Ái has described Communism as a "nihilistic" system built on negative aspects of Western philosophy that "produces a species of slavery," which is to say "living according to the dreams of others and following the orders of others." Communism drains human beings of creativity and destroys their relations with individuals, with the world, with other species, and with the universe.
It always "degenerates into bloodsucking," into "political hooliganism."

==Vietnam Committee on Human Rights==
He was the founder and president of the Vietnam Committee on Human Rights, a Paris-based monitoring organisation that was established in 1976,

==Boat people==
In 1978 he helped initiate a campaign that rescued boat people who were fleeing Vietnam on the South China Sea.

Ái found it frustrating that Western intellectuals and activists who had marched in the streets against U.S. involvement in Vietnam "remained silent as thousands of Vietnamese died in reeducation camps or drowned on the South China seas." Critics of U.S. involvement in the war, he later wrote, "could not admit that the 'heroic' freedom fighters of yore had turned into tyrants, and the 'henchmen of US imperialists' were now the victims." While Ái recognized the boat people not as economic refugees but as refugees from totalitarianism, it was hard to convince Western leftists of this fact. He managed, however, to persuade a great many leading intellectuals in France and elsewhere to support his campaign for the boat people. The "Boat for Vietnam" Committee was officially established on November 27, 1978, and included such figures as Yves Montand, Brigitte Bardot, Simone Signoret, Raymond Aron, Jean-Paul Sartre, Simone de Beauvoir, Mstislav Rostropovich, and Eugène Ionesco. The campaign helped transform the received thinking on European left.

==Books==
Áiwrote 17 books of poetry and essays, in addition to studies on Buddhism and Vietnamese history.

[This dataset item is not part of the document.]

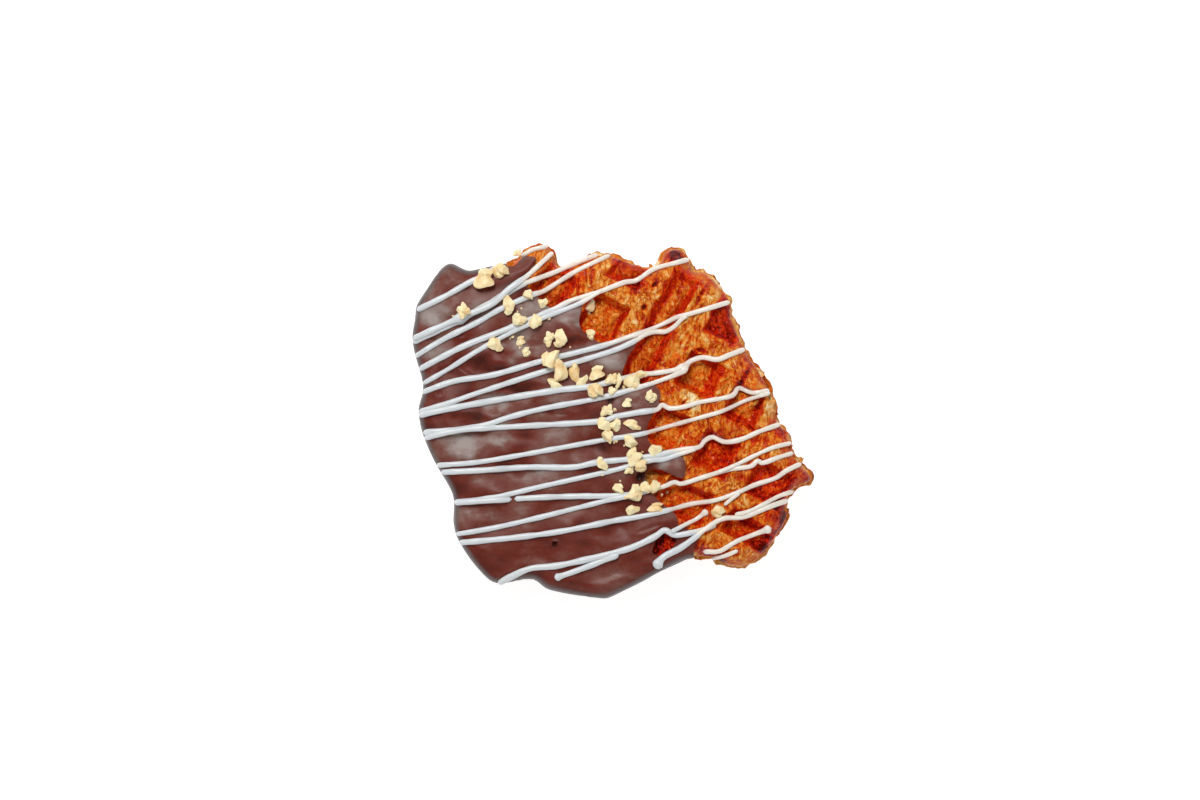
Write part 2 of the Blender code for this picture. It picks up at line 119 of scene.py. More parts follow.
# The outline on the bare and on the dipped side, the line at which the chocolate ends, and the line
# under the chocolate up to which the crust is modelled. Each runs through its plan points.
BARE_EDGE = (
    (24, -40.9), (29.5, -41), (35, -43.4), (40, -43.4), (46, -39), (52.4, -29), (52.3, -24),
    (54.5, -20.4), (58.8, -18.4), (59.5, -16), (54.8, -10), (52.9, -3.4), (49.8, 0.2), (48.5, 6),
    (44.8, 14.5), (40.6, 20.5), (36.2, 30.5), (35.4, 36), (31.5, 41.5), (27.5, 44.9), (24.4, 45.2),
    (22.6, 50), (18.9, 52), (15.1, 50.6), (14, 47.6), (10, 46.3), (-1, 50), (-7, 48.9), (-15.2, 46),
    (-16.8, 50), (-20.5, 53), (-26, 51),
)
DIPPED_EDGE = (
    (-29, 48.3), (-42, 45.2), (-49.5, 46.8), (-57.3, 36.3), (-58.7, 31), (-59.4, 23), (-56.4, 10.5),
    (-57.8, 2.3), (-54.3, -9.5), (-47.7, -21.5), (-47.2, -31), (-45, -37), (-38.7, -45.4), (-33.5, -48.3),
    (-24, -47), (-18, -50.3), (-4.3, -52.7), (2, -51.2), (19, -42.5),
)
DIP_LINE = (
    (-33.5, 52), (-31.6, 46.8), (-29, 46.4), (-26.3, 48.9), (-22.6, 48.6), (-24.3, 45), (-26.4, 42),
    (-22.8, 38), (-18.6, 34), (-14, 34.6), (-8.8, 36), (-9.8, 29), (-6, 24.9), (-1.5, 23.2), (7.2, 24.2),
    (4.4, 18.5), (2.8, 12.5), (5.5, 9.2), (11, 11), (14.2, 9), (13.5, 4.6), (10.4, -1.5), (12, -7),
    (20.8, -10.2), (21, -16.6), (14, -14.2), (9.7, -15.5), (12.5, -22), (18.7, -27.5), (20, -31),
    (25.6, -33.3), (24.2, -38.5), (24.6, -47),
)
HIDDEN_LINE = (
    (-44, 62), (-37, 46), (-30, 36), (-18, 28), (-13, 20), (-4, 10), (-2, 0), (2, -10), (0, -22),
    (6, -32), (7, -44), (8, -60),
)


def even_curve(controls: Points, step: float, closed: bool) -> Array:
    """Space points evenly along a smooth curve through the given ones.

    Args:
        controls: Points that the curve runs through, in two or three dimensions.
        step: Distance between the points that come back.
        closed: Whether the curve returns to its first point.

    Returns:
        The points, one a row.
    """
    knots = np.asarray(controls, float)
    if closed:
        knots = np.vstack([knots[-1:], knots, knots[:2]])
    else:
        knots = np.vstack([2 * knots[:1] - knots[1:2], knots, 2 * knots[-1:] - knots[-2:-1]])
    share = np.linspace(0, 1, 24, endpoint=False)[:, None]
    runs = []
    for a, b, c, d in zip(knots, knots[1:], knots[2:], knots[3:]):
        bend = (2 * a - 5 * b + 4 * c - d) * share ** 2 + (3 * b - a - 3 * c + d) * share ** 3
        runs.append(b + ((c - a) * share + bend) / 2)
    fine = np.vstack(runs + [knots[-2][None]])
    reach = np.concatenate([[0], np.cumsum(np.linalg.norm(np.diff(fine, axis=0), axis=1))])
    count = max(2, round(reach[-1] / step))
    places = np.linspace(0, reach[-1], count + 1)[: count if closed else count + 1]
    return np.stack([np.interp(places, reach, fine[:, k]) for k in range(fine.shape[1])], axis=1)


def spaced(spans: Points) -> Array:
    """Return heights that are spaced evenly over each span from low to high, with its own count."""
    return np.concatenate([np.linspace(low, high, count) for low, high, count in spans])


def eased(share: Array) -> Array:
    """Turn a share from 0 to 1 into one that starts and ends gently."""
    share = np.clip(share, 0, 1)
    return share * share * (3 - 2 * share)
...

==Governments and international organizations==
In addition to contributing to reports to the U.S. Congress, the United Nations, and the European Parliament, Ái submitted regular reports on human rights and religious freedom to the UN Commission on Human Rights in Geneva. In 1998, he helped prepare Abdelfattah Amor, UN Special Rapporteur on Religious Intolerance, for a visit to Vietnam. He has also been involved in international campaigns to win support for prisoners of conscience in Vietnam and for the promotion of democracy in Vietnam. He has also testified at several US Congressional Hearings on religious freedom in Vietnam.

==Later activities==
In 2009, Ái spoke at the Oslo Freedom Forum, and in 2011 spoke at The Asean People's Forum about the human rights situation in Vietnam.

In October 2013, the Wall Street Journal ran an article by ÁiVan Ai about Vietnam's "brutal crackdown on free speech," which coincided with a major diplomatic offensive.

In April 2014, the Wall Street Journal published an op-ed by Ái in memory of activist Dinh Dang Dinh, who had recently died of medical neglect. Dinh had spent years in prison for his activism, during which time he had contracted cancer but been denied treatment.

==Other activities and memberships==
Ái was latterly the Vice-President for Asia of the Paris-based International Federation of Human Rights (FIDH). He was also Director of the International Buddhist Information Bureau, and Overseas Spokesman of the Unified Buddhist Church of Vietnam. He belonged to the Oslo Coalition on Freedom of Religion or Belief. and contributed to several major international studies on religion, such as Freedom of Religion and Belief: A World Report (1997), Religious Freedom in the World (2000), and Human Rights and Asian Values (2000).